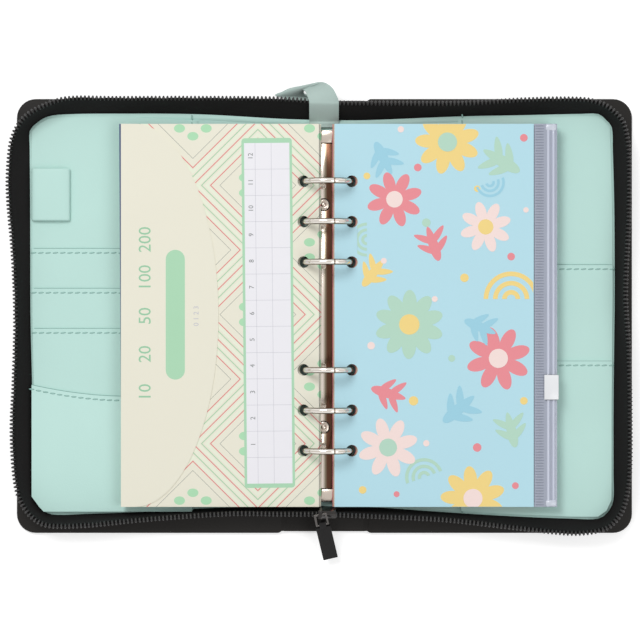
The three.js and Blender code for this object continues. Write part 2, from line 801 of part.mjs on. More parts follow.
// Strap loop: webbing that starts on the lining, climbs over the tape and turns back under it
const strapFoot = { lean: spineTopLean };
const strapTilt = tilt(strapFoot);
const strapLift = seat + strapThickness / 2;
const tapeFootY = halfHeight - spineTopInset;
const climb = (along) => [
  strapX,
  tapeFootY + along * Math.sin(strapTilt) - strapLift * Math.cos(strapTilt),
  shellThickness + along * Math.cos(strapTilt) + strapLift * Math.sin(strapTilt),
];
const strapLow = liningTop + strapLift;
const [, crestY, crestZ] = climb(tapeWidth + 0.6);
const strapPath = [
  { at: [strapX, tapeFootY - 2.4, strapLow], across: [1, 0, 0] },
  { at: [strapX, tapeFootY - 0.6, strapLow + 0.2], across: [1, 0, 0] },
  { at: climb(3), across: [1, 0, 0] },
  { at: climb(tapeWidth + 0.6), across: [1, 0, 0] },
  { at: [-0.3, crestY + 2, crestZ + 1.2], across: [1, 0, 0] },
  { at: [-1.4, crestY + 4.9, crestZ + 1.4], across: [0.98, 0.02, 0.2] },
  { at: [-2.9, crestY + 7.6, crestZ + 0.1], across: [0.85, 0.15, 0.5] },
  { at: [-6, crestY + 9.4, crestZ - 2.5], across: [0.7, 0.3, 0.65] },
  { at: [-10.4, crestY + 9.6, crestZ - 5.5], across: [0.62, 0.36, 0.7] },
  { at: [-14.6, crestY + 8.1, crestZ - 8.1], across: [0.8, 0.35, 0.4] },
  { at: [-16, crestY + 6.3, crestZ - 10.3], across: [0.97, 0.15, 0.1] },
  { at: [-12.8, spineEnd + 2.3, shellThickness / 2], across: [1, 0, 0] },
  { at: [-12.2, spineEnd + seat, shellThickness / 2], across: [1, 0, 0] },
].map(({ at, across }) => ({
  at: new THREE.Vector3(...at),
  across: new THREE.Vector3(...across).normalize(),
}));

function ribbon(path, width, thickness) {
  return loft(
    path.map(({ at, across }, i) => {
      const ahead = path[Math.min(i + 1, path.length - 1)].at;
      const behind = path[Math.max(i - 1, 0)].at;
      const up = ahead.clone().sub(behind).cross(across).normalize();
      return [[-1, -1], [1, -1], [1, 1], [-1, 1]].map(([s, u]) =>
        at.clone()
          .addScaledVector(across, (s * width) / 2)
          .addScaledVector(up, (u * thickness) / 2),
      );
    }),
  );
}
add("strap_loop", ribbon(strapPath, strapWidth, strapThickness), "webbing");

export default wallet;
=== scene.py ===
import math

import bmesh
import bpy
from mathutils import Matrix, Vector


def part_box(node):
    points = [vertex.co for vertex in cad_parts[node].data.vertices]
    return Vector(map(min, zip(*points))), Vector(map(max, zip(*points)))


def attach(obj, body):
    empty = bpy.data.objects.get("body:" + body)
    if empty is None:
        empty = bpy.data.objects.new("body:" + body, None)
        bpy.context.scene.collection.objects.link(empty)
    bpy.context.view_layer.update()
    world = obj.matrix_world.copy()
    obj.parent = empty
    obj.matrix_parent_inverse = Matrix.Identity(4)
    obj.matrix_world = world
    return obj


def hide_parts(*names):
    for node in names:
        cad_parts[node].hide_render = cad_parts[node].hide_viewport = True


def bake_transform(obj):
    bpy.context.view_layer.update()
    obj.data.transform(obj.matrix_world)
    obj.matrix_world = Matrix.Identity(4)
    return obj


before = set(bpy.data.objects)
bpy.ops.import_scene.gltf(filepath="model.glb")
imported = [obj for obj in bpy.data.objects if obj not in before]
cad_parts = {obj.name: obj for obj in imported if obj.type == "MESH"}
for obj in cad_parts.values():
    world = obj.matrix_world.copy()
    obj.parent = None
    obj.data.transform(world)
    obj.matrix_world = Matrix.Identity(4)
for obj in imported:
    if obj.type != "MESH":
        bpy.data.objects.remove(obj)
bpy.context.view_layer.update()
scene = bpy.context.scene
MM = 0.001

# Camera, floor and lights
# The open wallet lies on a white table and is seen from straight above.
# A pale world and two wide lamps light it evenly, with one soft shadow to the lower right.
camera_data = bpy.data.cameras.new("camera")
camera_data.sensor_width = 36
camera_data.lens = 189.4
camera_data.clip_end = 20
camera = bpy.data.objects.new("camera", camera_data)
camera.location = (-2.1 * MM, -1.9 * MM, 1.6)
scene.collection.objects.link(camera)
scene.camera = camera
scene.view_settings.view_transform = "Standard"


def white_where_seen(tree, shader, white, output):
    paths = tree.nodes.new("ShaderNodeLightPath")
    glossy = tree.nodes.new("ShaderNodeMath")
    glossy.operation = "MAXIMUM"
    seen = tree.nodes.new("ShaderNodeMath")
    seen.operation = "MAXIMUM"
    mix = tree.nodes.new("ShaderNodeMixShader")
    tree.links.new(paths.outputs["Is Glossy Ray"], glossy.inputs[0])
    tree.links.new(paths.outputs["Is Transmission Ray"], glossy.inputs[1])
    tree.links.new(paths.outputs["Is Camera Ray"], seen.inputs[0])
    tree.links.new(glossy.outputs[0], seen.inputs[1])
    tree.links.new(seen.outputs[0], mix.inputs["Fac"])
    tree.links.new(shader.outputs[0], mix.inputs[1])
    tree.links.new(white.outputs[0], mix.inputs[2])
    tree.links.new(mix.outputs[0], output.inputs["Surface"])


world = bpy.data.worlds.new("studio")
world.use_nodes = True
scene.world = world
sky_tree = world.node_tree
sky = sky_tree.nodes["Background"]
sky.inputs["Color"].default_value = (1, 1, 1, 1)
sky.inputs["Strength"].default_value = 0.46
seen_sky = sky_tree.nodes.new("ShaderNodeBackground")
seen_sky.inputs["Color"].default_value = (1, 1, 1, 1)
seen_sky.inputs["Strength"].default_value = 1
white_where_seen(sky_tree, sky, seen_sky, sky_tree.nodes["World Output"])


def lamp(name, place, width, power):
    data = bpy.data.lights.new(name, "AREA")
    data.shape = "DISK"
    data.size = width
    data.energy = power
    obj = bpy.data.objects.new(name, data)
    obj.matrix_world = Matrix.Translation(place) @ Vector(place).to_track_quat("Z", "Y").to_matrix().to_4x4()
    scene.collection.objects.link(obj)


lamp("key_lamp", (-0.5, 0.7, 1.3), 0.7, 11.2)
lamp("fill_lamp", (0.8, -0.3, 1.2), 0.9, 4.8)

floor_mesh = bpy.data.meshes.new("floor")
floor_mesh.from_pydata([(-3, -3, 0), (3, -3, 0), (3, 3, 0), (-3, 3, 0)], [], [(0, 1, 2, 3)])
floor = bpy.data.objects.new("floor", floor_mesh)
scene.collection.objects.link(floor)
floor_look = bpy.data.materials.new("white table")
floor_look.use_nodes = True
floor_tree = floor_look.node_tree
floor_tree.nodes.remove(floor_tree.nodes["Principled BSDF"])
matt_white = floor_tree.nodes.new("ShaderNodeBsdfDiffuse")
matt_white.inputs["Color"].default_value = (0.82, 0.82, 0.82, 1)
glow = floor_tree.nodes.new("ShaderNodeEmission")
glow.inputs["Strength"].default_value = 0.46
lit_white = floor_tree.nodes.new("ShaderNodeAddShader")
floor_tree.links.new(matt_white.outputs[0], lit_white.inputs[0])
floor_tree.links.new(glow.outputs[0], lit_white.inputs[1])
white_where_seen(floor_tree, matt_white, lit_white, floor_tree.nodes["Material Output"])
floor_mesh.materials.append(floor_look)


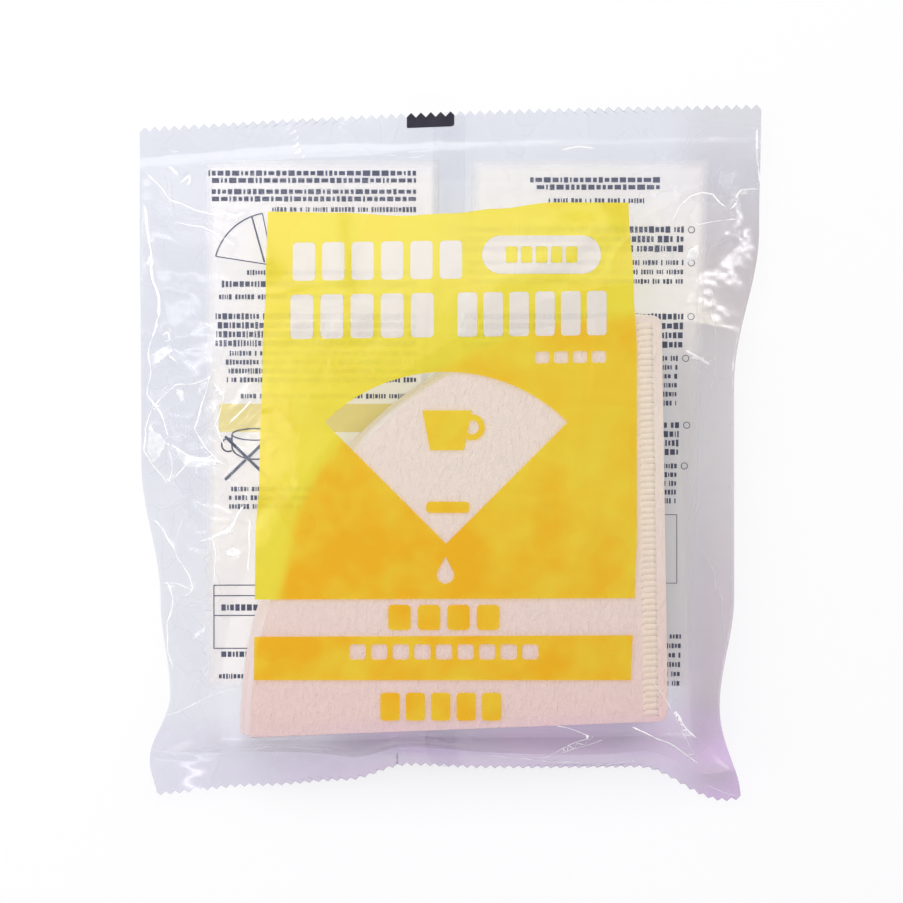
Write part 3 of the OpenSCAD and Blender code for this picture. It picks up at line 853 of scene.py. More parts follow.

++++

* **Directions for this task**
Starting at the line that contains "function ribbon(path, width, thickness)" and ending at the line that contains "bpy.data.objects.remove(obj)", retype each line exactly; omit everything outside that range.

* **Answer to this task**
function ribbon(path, width, thickness) {
  return loft(
    path.map(({ at, across }, i) => {
      const ahead = path[Math.min(i + 1, path.length - 1)].at;
      const behind = path[Math.max(i - 1, 0)].at;
      const up = ahead.clone().sub(behind).cross(across).normalize();
      return [[-1, -1], [1, -1], [1, 1], [-1, 1]].map(([s, u]) =>
        at.clone()
          .addScaledVector(across, (s * width) / 2)
          .addScaledVector(up, (u * thickness) / 2),
      );
    }),
  );
}
add("strap_loop", ribbon(strapPath, strapWidth, strapThickness), "webbing");

export default wallet;
=== scene.py ===
import math

import bmesh
import bpy
from mathutils import Matrix, Vector


def part_box(node):
    points = [vertex.co for vertex in cad_parts[node].data.vertices]
    return Vector(map(min, zip(*points))), Vector(map(max, zip(*points)))


def attach(obj, body):
    empty = bpy.data.objects.get("body:" + body)
    if empty is None:
        empty = bpy.data.objects.new("body:" + body, None)
        bpy.context.scene.collection.objects.link(empty)
    bpy.context.view_layer.update()
    world = obj.matrix_world.copy()
    obj.parent = empty
    obj.matrix_parent_inverse = Matrix.Identity(4)
    obj.matrix_world = world
    return obj


def hide_parts(*names):
    for node in names:
        cad_parts[node].hide_render = cad_parts[node].hide_viewport = True


def bake_transform(obj):
    bpy.context.view_layer.update()
    obj.data.transform(obj.matrix_world)
    obj.matrix_world = Matrix.Identity(4)
    return obj


before = set(bpy.data.objects)
bpy.ops.import_scene.gltf(filepath="model.glb")
imported = [obj for obj in bpy.data.objects if obj not in before]
cad_parts = {obj.name: obj for obj in imported if obj.type == "MESH"}
for obj in cad_parts.values():
    world = obj.matrix_world.copy()
    obj.parent = None
    obj.data.transform(world)
    obj.matrix_world = Matrix.Identity(4)
for obj in imported:
    if obj.type != "MESH":
        bpy.data.objects.remove(obj)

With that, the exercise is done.